Provided material:
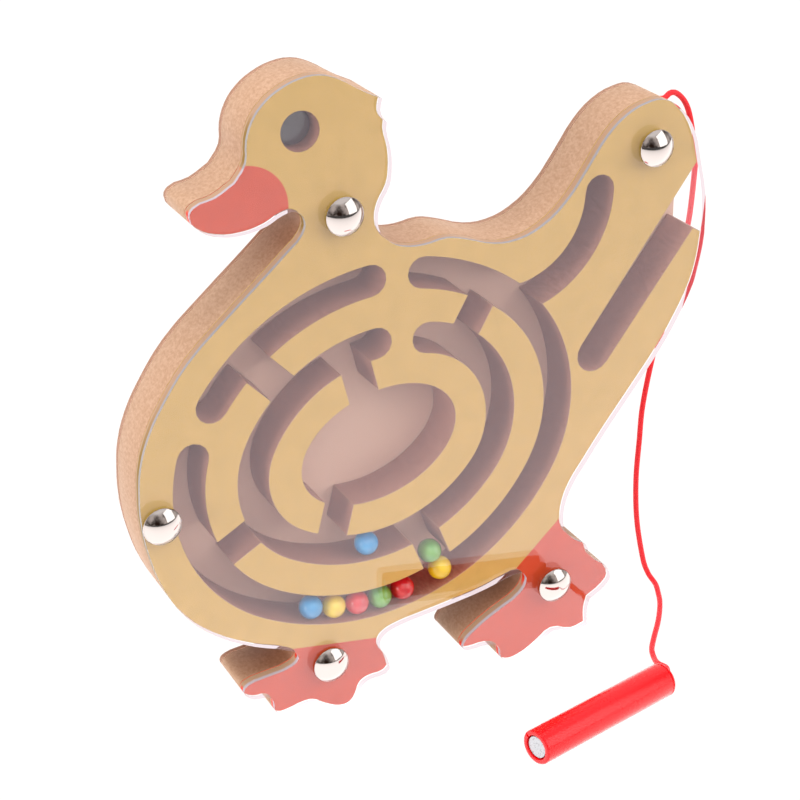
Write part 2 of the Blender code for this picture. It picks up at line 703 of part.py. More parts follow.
def smooth_route(points):
    """Points along a smooth curve through the route, evenly spaced."""
    fine = []
    ends = [points[0] * 2 - points[1]] + points + [points[-1] * 2 - points[-2]]
    for index in range(1, len(ends) - 2):
        before, start, end, after = ends[index - 1:index + 3]
        for step in range(CORD_CURVE_STEPS):
            t = step / CORD_CURVE_STEPS
            fine.append((start * 2 + (end - before) * t
                         + (before * 2 - start * 5 + end * 4 - after) * t * t
                         + (start * 3 - before - end * 3 + after) * t * t * t) / 2)
    fine.append(points[-1])
    total = sum((b - a).length for a, b in zip(fine, fine[1:]))
    count = math.ceil(total / CORD_STEP)
    route = [fine[0]]
    run = 0
    for a, b in zip(fine, fine[1:]):
        run += (b - a).length
        if run >= total / count * len(route) and len(route) < count:
            route.append(b)
    route.append(fine[-1])
    return route


def cord_points():
    """Route from the knot at the tail rivet to the hole in the pen."""
    knot = knot_frame()
    points = [knot @ Vector((0, 0, CORD_BUTT_GAP)), knot @ Vector((0, 0, KNOT_LEAD))]
    for share_x, share_y, share_z in CORD_ROUTE_SHARES:
        points.append(Vector((share_x * BOARD_WIDTH, BACK_Y + share_y * BOARD_HEIGHT,
                              share_z * BOARD_HEIGHT)))
    frame = pen_frame()
    points.append(frame @ Vector((0, 0, CORD_LEAD_SHARE * BOARD_HEIGHT)))
    points.append(frame @ Vector((0, 0, 0)))
    points.append(frame @ Vector((0, 0, -CORD_GRIP)))
    return points


def build_cord(group):
    data = bpy.data.curves.new("pen_cord", "CURVE")
    data.dimensions = "3D"
    data.bevel_depth = CORD_DIAMETER / 2
    data.bevel_resolution = 2
    data.use_fill_caps = True
    route = smooth_route(cord_points())
    line = data.splines.new("POLY")
    line.points.add(len(route) - 1)
    for spot, point in zip(line.points, route):
        spot.co = (*point, 1)
    item = bpy.data.objects.new("pen_cord", data)
    group.objects.link(item)
    bpy.context.view_layer.update()
    paint(bake(item), "red")


def knot_frame():
    """Matrix at the knot's outer end, local Z pointing along the leaving cord."""
    spot = place(dict(RIVET_SHARES)["tail"])
    turn = math.radians(KNOT_TURN_DEG)
    reach = CAP_DIAMETER / 2 + FIT_GAP + KNOT_LENGTH
    end = Vector((spot.x + reach * math.cos(turn), BACK_Y + FIT_GAP + KNOT_DIAMETER / 2,
                  spot.y + reach * math.sin(turn)))
    return Matrix.Translation(end) @ Matrix.Rotation(math.pi / 2 - turn, 4, "Y")


def build_cord_loop(group):
    """Loop of cord round the back cap of the tail rivet, with its knot."""
    spot = place(dict(RIVET_SHARES)["tail"])
    thick = CORD_DIAMETER / 2
    bpy.ops.mesh.primitive_torus_add(
        major_segments=TURN_STEPS + TURN_STEPS // 2, minor_segments=TURN_STEPS // 2,
        major_radius=CAP_DIAMETER / 2 + FIT_GAP + thick, minor_radius=thick,
        location=(spot.x, BACK_Y + FIT_GAP + thick, spot.y), rotation=(math.pi / 2, 0, 0))
    loop = bpy.context.object
    loop.name = "cord_loop"
    move_to(loop, group)
    wide = KNOT_DIAMETER / 2
    profile = [(0, 0), (wide - KNOT_ROUND, 0), (wide, -KNOT_ROUND),
               (wide, KNOT_ROUND - KNOT_LENGTH), (wide - KNOT_ROUND, -KNOT_LENGTH),
               (0, -KNOT_LENGTH)]
    knot = turned("knot", profile, group, knot_frame())
    weld = loop.modifiers.new("knot", "BOOLEAN")
    weld.operation = "UNION"
    weld.solver = "EXACT"
    weld.object = knot
    bpy.context.view_layer.update()
    loop = bake(loop)
    bpy.data.objects.remove(knot, do_unlink=True)
    paint(loop, "red")


def main():
    clear_scene()
    group = make_collection("magnetic_maze_board")
    cutters = make_collection("cutters")
    holes = rivet_holes(cutters)
    eye = drill("eye", place(EYE_SHARES), EYE_DIAMETER, cutters)
    build_body(group, maze_cutters(cutters), holes, eye)
    build_eye(group)
    build_sheets(group, holes)
    build_rivets(group)
    build_balls(group)
    build_pen(group, cutters)
    build_cord(group)
    build_cord_loop(group)


main()
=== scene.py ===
import math

import bpy
from mathutils import Matrix, Vector


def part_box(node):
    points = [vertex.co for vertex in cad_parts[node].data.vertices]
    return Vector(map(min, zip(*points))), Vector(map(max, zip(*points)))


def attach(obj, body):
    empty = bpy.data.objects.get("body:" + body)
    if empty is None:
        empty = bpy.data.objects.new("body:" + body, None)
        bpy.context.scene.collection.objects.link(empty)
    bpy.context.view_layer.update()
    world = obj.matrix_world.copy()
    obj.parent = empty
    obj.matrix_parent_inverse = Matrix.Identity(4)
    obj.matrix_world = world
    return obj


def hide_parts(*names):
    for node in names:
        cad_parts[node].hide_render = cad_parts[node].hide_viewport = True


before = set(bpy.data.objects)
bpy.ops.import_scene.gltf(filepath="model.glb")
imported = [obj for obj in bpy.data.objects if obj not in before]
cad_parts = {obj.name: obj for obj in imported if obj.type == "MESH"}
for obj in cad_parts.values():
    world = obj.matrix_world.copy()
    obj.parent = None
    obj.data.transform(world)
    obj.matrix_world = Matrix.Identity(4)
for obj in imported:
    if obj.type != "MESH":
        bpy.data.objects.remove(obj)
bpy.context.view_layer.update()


# The photograph's view. A 90 mm lens stands about 0.46 m off, to the left of
# the board's middle and above it.
photo_turn = Matrix.Rotation(math.radians(-26.0773), 4, "Z")
photo_tilt = Matrix.Rotation(math.radians(90 - 25.4483), 4, "X")
photo_roll = Matrix.Rotation(math.radians(-0.5372), 4, "Z")
bpy.ops.object.camera_add()
camera = bpy.context.object
camera.name = "photo_camera"
camera.matrix_world = (Matrix.Translation((-0.19368, -0.36395, 0.28079))
                       @ photo_turn @ photo_tilt @ photo_roll)
camera.data.sensor_width = 36
camera.data.lens = 89.97
bpy.context.scene.camera = camera
bpy.context.scene.view_settings.view_transform = "Standard"


# White photo table. It glows bright in front of the board as far as a dark edge at its front. It
# lies as a pale veil over the cover and fills the caps' lower half. Seen through the cover, it
# glows less by the board's foot: a painted contact shadow.
def linear(hex_colour):
    """An sRGB hex colour as the linear colour that a shader takes."""
    parts = [int(hex_colour[start:start + 2], 16) / 255 for start in (0, 2, 4)]
    return (*(c / 12.92 if c <= 0.04045 else ((c + 0.055) / 1.055) ** 2.4 for c in parts), 1)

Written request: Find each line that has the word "empty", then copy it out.

Final result:
    empty = bpy.data.objects.get("body:" + body)
    if empty is None:
        empty = bpy.data.objects.new("body:" + body, None)
        bpy.context.scene.collection.objects.link(empty)
    obj.parent = empty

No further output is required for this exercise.